Rangers need to embrace these supporters, and leave to one side those others – including some official fan groups – who said after the Hibs match (I paraphrase): “Well done, lads, terrific stuff, great atmosphere, great to hear the old songs…”
Will this Rangers FC board, as has been required in previous years, step up to the plate? I hope so, though I doubt it.
I write as a journalist who has been banned by Rangers. None of that aspect bothers me. Football clubs sometimes do these daft things. I want nothing but the best for Rangers as they ascend towards the Ladbrokes Premiership. Indeed, I want Rangers challenging for the Premiership title as quickly as their football will allow.
But when Stewart Robertson, the new Rangers managing-director, informed me of my press ban, I would say his demeanour was that of someone somewhat embarrassed by the action being taken.
I do not believe Mr Robertson is anything other than a decent man – but his pitiful reasons for my ban, which included my past criticisms of Rangers over bigotry issues, sounded distinctly unconvincing.
It also doesn’t help right now that at least one member of the current Rangers board thinks that The Billy Boys is a tremendous song. This being the case, the club may well go backwards, not forwards.
On their dreaded songs issue, I hope this Rangers board go forward, not backward. I hope they are pro-active, not passive. I hope they acknowledge a potential threat, and don’t lapse into denial.
But, frankly, I’ll believe it when I see it.
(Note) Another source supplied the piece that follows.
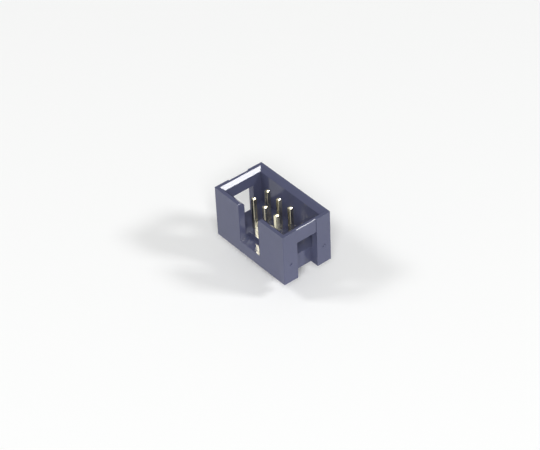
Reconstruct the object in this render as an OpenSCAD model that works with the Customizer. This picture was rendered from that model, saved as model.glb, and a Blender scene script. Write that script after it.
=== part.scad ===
// Box header: the board half of a flat ribbon cable connector.
//
// A moulded housing stands around two rows of square contacts. Its cavity is
// open at the top and takes the cable's socket. A slot in one long side guides
// the socket's key, and a window in each short end runs down past the end of
// the base. The contacts pass through the base and end below it as tails.
//
// Millimetres. The origin is the middle of the contact field, on the face that
// sits on the circuit board. X runs along the rows, the key slot is on the -Y
// side, and +Z points out of the mouth.

/* [Contacts] */
// Number of contacts in each of the two rows
columns = 3; // [2:1:8]
// Distance between neighbouring contacts, along a row and between the rows
pitch = 2.54; // [2.4:0.01:2.7]
// Width of a contact, which is square
pin_w = 0.64; // [0.5:0.01:0.8]
// Height of the contact tips over the board
pin_top = 8.2; // [7:0.1:10]
// Length of the solder tails below the housing
tail_length = 3; // [2:0.1:4]
// Length of the four-sided point at each end of a contact
point_length = 0.2; // [0.1:0.05:0.6]
// Width of the flat at the end of a point
point_flat = 0.24; // [0.1:0.02:0.45]
// Gap on each side between a contact and its hole in the base
pin_clearance = 0.01; // [0.005:0.005:0.05]

/* [Housing] */
// Length from an outer contact's centre to the end of the housing
end_length = 5.08; // [4.8:0.01:6]
// Width of the housing, across the rows
body_w = 8.7; // [8.6:0.1:11]
// Height of the housing over the board
body_h = 8.7; // [8:0.1:11]
// Thickness of the four walls round the cavity
wall = 1.1; // [0.8:0.05:1.25]
// Height of the cavity's floor over the board
floor_h = 2.7; // [2.2:0.1:4]
// Width and depth of the 45 degree lead-in round the mouth
lead_in = 0.55; // [0.2:0.05:0.7]
// Radius of the upright outer corners
corner_r = 0.1; // [0.05:0.05:0.5]

/* [Key slot] */
// Width of the slot for the socket's key
key_w = 4.4; // [3.5:0.1:5]
// Height of the slot's sill over the board
key_sill = 2; // [1.2:0.05:2.1]
// Depth of the slot from the outer face, through the wall and into the base
key_depth = 1.75; // [1.3:0.05:2.2]
// Radius on the wall's two corners at the top of the slot
key_lead_r = 0.35; // [0.1:0.05:0.6]

/* [End windows] */
// Width of the window in each short end
window_w = 3.6; // [3:0.1:4.5]
// Height of the top of the window over the board
window_top = 6.3; // [5:0.1:7]
// Depth of the window from the end face to the end of the base
window_depth = 1.5; // [1.3:0.05:2.4]
// Setback of the lintel over the window from the end face
lintel_setback = 0.1; // [0.05:0.05:0.3]
// Width and depth of the bevel along the lintel's outer top edge
lintel_bevel = 0.08; // [0.04:0.02:0.3]

/* [Small moulding detail] */
// Diameter of the ejector mark on each end post
mark_d = 0.5; // [0.3:0.05:0.8]
// Depth of an ejector mark
mark_depth = 0.1; // [0.05:0.05:0.2]
// Height of the ejector marks over the board
mark_h = 3.2; // [1:0.1:5]
// Width of the relief groove in the underside along each row
groove_w = 1.5; // [1.1:0.1:1.8]
// Depth of the relief grooves
groove_depth = 0.3; // [0.1:0.05:0.5]
// Length of a relief groove past the outer contact's centre
groove_overhang = 1.3; // [0.8:0.1:2]

/* [Hidden] */
rows = 2;
pin_count = columns * rows;

$fn = 48;
// How far a cut runs past the surface that it opens
over = 0.5;

field_l = (columns - 1) * pitch;
body_l = field_l + 2 * end_length;
cavity_l = body_l - 2 * wall;
cavity_w = body_w - 2 * wall;
hole_w = pin_w + 2 * pin_clearance;
post_y = (window_w / 2 + body_w / 2) / 2;
SIDES = [-1, 1];

// Centre of contact n. They are numbered column by column from the -X end,
// starting at the key side.
function pin_place(n) = [
    (floor((n - 1) / rows) - (columns - 1) / 2) * pitch,
    ((n - 1) % rows - (rows - 1) / 2) * pitch
];

// An outline drawn in X and Z, extruded to a length that is centred on Y.
module along_y(length) {
    rotate([90, 0, 0])
        linear_extrude(length, center = true)
            children();
}

// An outline drawn in Y and Z, extruded to a length that is centred on X.
module along_x(length) {
    rotate([90, 0, 90])
        linear_extrude(length, center = true)
            children();
}

// A straight-sided outline that widens upwards from low_w at z_low to high_w
// at z_high.
module flare_outline(low_w, high_w, z_low, z_high) {
    polygon([
        [-low_w / 2, z_low],
        [low_w / 2, z_low],
        [high_w / 2, z_high],
        [-high_w / 2, z_high]
    ]);
}

// Plan of the housing, a rectangle with rounded corners.
module body_plan() {
    difference() {
        square([body_l, body_w], center = true);
        for (x = SIDES, y = SIDES)
            scale([x, y])
                translate([body_l / 2 - corner_r, body_w / 2 - corner_r])
                    difference() {
                        square(corner_r + over);
                        circle(corner_r);
                    }
    }
}

// The space for the socket, from the floor up through the mouth.
module cavity() {
    depth = body_h + over - floor_h;
    translate([-cavity_l / 2, -cavity_w / 2, floor_h])
        cube([cavity_l, cavity_w, depth]);
}

// The lead-in round the mouth, with mitred corners.
module mouth_lead_in() {
    z_low = body_h - lead_in;
    z_high = body_h + over;
    growth = 2 * (lead_in + over);
    intersection() {
        along_y(body_w + 2 * over + growth)
            flare_outline(cavity_l, cavity_l + growth, z_low, z_high);
        along_x(body_l + 2 * over + growth)
            flare_outline(cavity_w, cavity_w + growth, z_low, z_high);
    }
}

// Outline of the key slot, with the wall's top corners rounded off.
module key_outline() {
    translate([-key_w / 2, key_sill])
        square([key_w, body_h + over - key_sill]);
    for (side = SIDES)
        scale([side, 1])
            translate([key_w / 2, body_h - key_lead_r])
                difference() {
                    square([key_lead_r, key_lead_r + over]);
                    translate([key_lead_r, 0])
                        circle(key_lead_r);
                }
}

// The key slot, through the -Y wall and on into the base.
module key_slot() {
    y_middle = -body_w / 2 + (key_depth - over) / 2;
    translate([0, y_middle, 0])
        along_y(key_depth + over)
            key_outline();
}

// One end's window, open at the bottom, and the notch in the base behind it.
module end_window() {
    translate([body_l / 2 - window_depth, -window_w / 2, -over])
        cube([window_depth + over, window_w, window_top + over]);
}

// What is cut from the outer face of one end's lintel: the setback and the
// bevel along its top edge.
module lintel_cut() {
    face_x = body_l / 2 - lintel_setback;
    along_y(window_w)
        polygon([
            [body_l / 2 + over, window_top - over],
            [face_x, window_top - over],
            [face_x, body_h - lintel_bevel],
            [face_x - lintel_bevel - over, body_h + over],
            [body_l / 2 + over, body_h + over]
        ]);
}

// The round marks that the ejector pins leave on one end's two posts.
module ejector_marks() {
    for (side = SIDES)
        translate([body_l / 2 - mark_depth, side * post_y, mark_h])
            rotate([0, 90, 0])
                cylinder(d = mark_d, h = mark_depth + over);
}

// Everything that is cut from one short end.
module end_cuts() {
    end_window();
    lintel_cut();
    ejector_marks();
}

// Square holes in the base for the contacts.
module contact_holes() {
    for (n = [1 : pin_count])
        translate(concat(pin_place(n), floor_h / 2))
            cube([hole_w, hole_w, floor_h + 2 * over], center = true);
}

// Grooves in the underside that keep the base clear of the solder joints.
module relief_grooves() {
    length = field_l + 2 * groove_overhang;
    for (side = SIDES)
        translate([0, side * pitch / 2, (groove_depth - over) / 2])
            cube([length, groove_w, groove_depth + over], center = true);
}

// The moulded housing, in one piece.
module housing() {
    color([0.22, 0.23, 0.28])
        difference() {
            linear_extrude(body_h)
                body_plan();
            cavity();
            mouth_lead_in();
            key_slot();
            end_cuts();
            rotate([0, 0, 180])
                end_cuts();
            contact_holes();
            relief_grooves();
        }
}

// One face of a contact: a straight shank with a point at each end.
module pin_outline() {
    polygon([
        [-point_flat / 2, -tail_length],
        [point_flat / 2, -tail_length],
        [pin_w / 2, point_length - tail_length],
        [pin_w / 2, pin_top - point_length],
        [point_flat / 2, pin_top],
        [-point_flat / 2, pin_top],
        [-pin_w / 2, pin_top - point_length],
        [-pin_w / 2, point_length - tail_length]
    ]);
}

// Contact n, one straight square pin from tip to tail.
module pin(n) {
    color([0.83, 0.69, 0.35])
        translate(concat(pin_place(n), 0))
            intersection() {
                along_y(pin_w)
                    pin_outline();
                along_x(pin_w)
                    pin_outline();
            }
}

housing();
for (n = [1 : pin_count])
    pin(n);
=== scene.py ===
"""Looks of the box header: plastic housing, gold plated contacts, studio and camera.

Everything is in metres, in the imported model's frame: X along the rows of contacts, the
key slot on the -Y side, +Z out of the mouth, z = 0 on the face that sits on the board.
"""

import math

import bpy
from mathutils import Matrix, Vector


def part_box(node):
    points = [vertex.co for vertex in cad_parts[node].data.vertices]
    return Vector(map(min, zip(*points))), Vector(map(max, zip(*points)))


MM = 0.001

# --- driving values -----------------------------------------------------------

# Directions are in degrees, as seen from the part: azimuth is turned from +X towards
# +Y, and elevation is raised from the level
CAMERA_AZIMUTH = -37.74
CAMERA_ELEVATION = 39.99
CAMERA_DISTANCE = 270 * MM
# How far the camera is turned about its own axis, in degrees
CAMERA_ROLL = -2.85
LENS_MM = 125.8
# What the camera aims at, from the middle of the housing
AIM_OFFSET = Vector((-0.09, -0.47, -0.21)) * MM

# Lamps: direction, width of the soft box, and the share of full white that a level
# white surface gets from it
LAMP_DISTANCE = 1.5
LAMPS = {
    "soft_box_right": {"azimuth": 36, "elevation": 38.5, "width": 0.27, "share": 0.205},
    "soft_box_left": {"azimuth": 231, "elevation": 46.5, "width": 0.36, "share": 0.175},
    "soft_box_front": {"azimuth": -37.7, "elevation": 41, "width": 0.5, "share": 0.40},
}
WORLD_LEVEL = 0.24

# Colours are scene-linear. Tones are the factors between which a colour varies. A gloss
# is the shader's specular level, and 0.5 is what the index of refraction gives
PLASTIC = (0.092, 0.099, 0.169)
PLASTIC_TONES = (0.95, 1.05)
PLASTIC_ROUGHNESS = (0.10, 0.15)
PLASTIC_IOR = 1.5
PLASTIC_GLOSS = 0.35
GOLD = (0.96, 0.90, 0.66)
GOLD_TONES = (0.94, 1.04)
GOLD_ROUGHNESS = (0.13, 0.20)
FLOOR_COLOUR = (0.965, 0.97, 0.965)
FLOOR_TONES = (0.995, 1.005)
FLOOR_ROUGHNESS = 0.9
FLOOR_GLOSS = 0.1

# The plastic's surface: width of its flow shading, its waviness and its grain
FLOW_WIDTH = 6 * MM
WAVE_WIDTH = 1.6 * MM
WAVE_DEPTH = 0.004 * MM
GRAIN_WIDTH = 0.12 * MM
GRAIN_DEPTH = 0.0012 * MM

# The gold's surface: width of its clouds, and the lines that drawing leaves on the wire,
# which are long along Z
CLOUD_WIDTH = 0.9 * MM
LINE_WIDTH = 0.05 * MM
LINE_DEPTH = 0.0008 * MM
LINE_STRETCH = (1, 1, 0.03)

# The floor is square
FLOOR_HALF_WIDTH = 1.5
FLOOR_CLOUD_WIDTH = 0.25

# Radius of the broken edges, and the steps that round them
HOUSING_EDGE = 0.018 * MM
PIN_EDGE = 0.09 * MM
EDGE_STEPS = 3
# Edges that turn more than this are rounded, in degrees
SHARP_ANGLE = 40
# Faces that turn less than this are joined into one, in degrees
FLAT_ANGLE = 0.5
# Corners closer than this are one
JOIN_DISTANCE = 0.0005 * MM

# A noise runs from 0 to 1, and nearly all of it lies between these
NOISE_LOW = 0.3
NOISE_HIGH = 0.7


# --- node tools ---------------------------------------------------------------


class Graph:
    """A short way to build one material's node tree."""

    def __init__(self, name):
        self.material = bpy.data.materials.new(name)
        self.material.use_nodes = True
        self.nodes = self.material.node_tree.nodes
        self.links = self.material.node_tree.links
        self.shader = self.nodes["Principled BSDF"]
        coordinates = self.nodes.new("ShaderNodeTexCoord")
        self.place = coordinates.outputs["Object"]

    def fill(self, node, **inputs):
        """Sets a node's inputs: a socket is linked, anything else is a value."""
        for key, value in inputs.items():
            socket = node.inputs[key.replace("_", " ")]
            if isinstance(value, bpy.types.NodeSocket):
                self.links.new(value, socket)
            else:
                socket.default_value = value

    def add(self, kind, **inputs):
        """A new node with its inputs set."""
        node = self.nodes.new(kind)
        self.fill(node, **inputs)
        return node

    def noise(self, width, detail=2.0, roughness=0.5, stretch=(1, 1, 1)):
        """Noise whose features are about width metres across, from 0 to 1."""
        scale = [s / width for s in stretch]
        mapping = self.add("ShaderNodeMapping", Vector=self.place, Scale=scale)
        noise = self.add(
            "ShaderNodeTexNoise",
            Vector=mapping.outputs["Vector"],
            Scale=1.0,
            Detail=detail,
            Roughness=roughness,
        )
        return noise.outputs["Fac"]

    def spread(self, noise, low, high):
        """Maps the middle of a noise's range onto low to high."""
        node = self.add(
            "ShaderNodeMapRange",
            Value=noise,
            From_Min=NOISE_LOW,
            From_Max=NOISE_HIGH,
            To_Min=low,
            To_Max=high,
        )
        return node.outputs["Result"]

    def shade(self, colour, factor):
        """The colour times a factor."""
        node = self.add("ShaderNodeVectorMath", Vector=colour)
        node.operation = "SCALE"
        self.fill(node, Scale=factor)
        return node.outputs["Vector"]

    def bump(self, height, depth, below=None):
        """Relief of a depth in metres, on top of another bump where one is given."""
        node = self.add("ShaderNodeBump", Height=height, Distance=depth)
        if below is not None:
            self.fill(node, Normal=below)
        return node.outputs["Normal"]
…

Banning writers who write about the issue is an ominous start.
It is now 39 years since Willie Waddell, then the Rangers general-manager, made an on-field public declaration which signalled an end to Rangers FC’s old anti-Catholic policy. I was there that day at Ibrox as a 12-year-old kid, though the fuss then was beyond me.
It remains my belief that, taking that day as a starting point, it will take 50 years for Rangers to fully flush out its bigoted baggage. There are pitfalls along that long road, as we witnessed again this week, but at least the journey is being taken.
There has been real progress made at Rangers in recent years. Mr Robertson and your ilk, please don’t slow it down.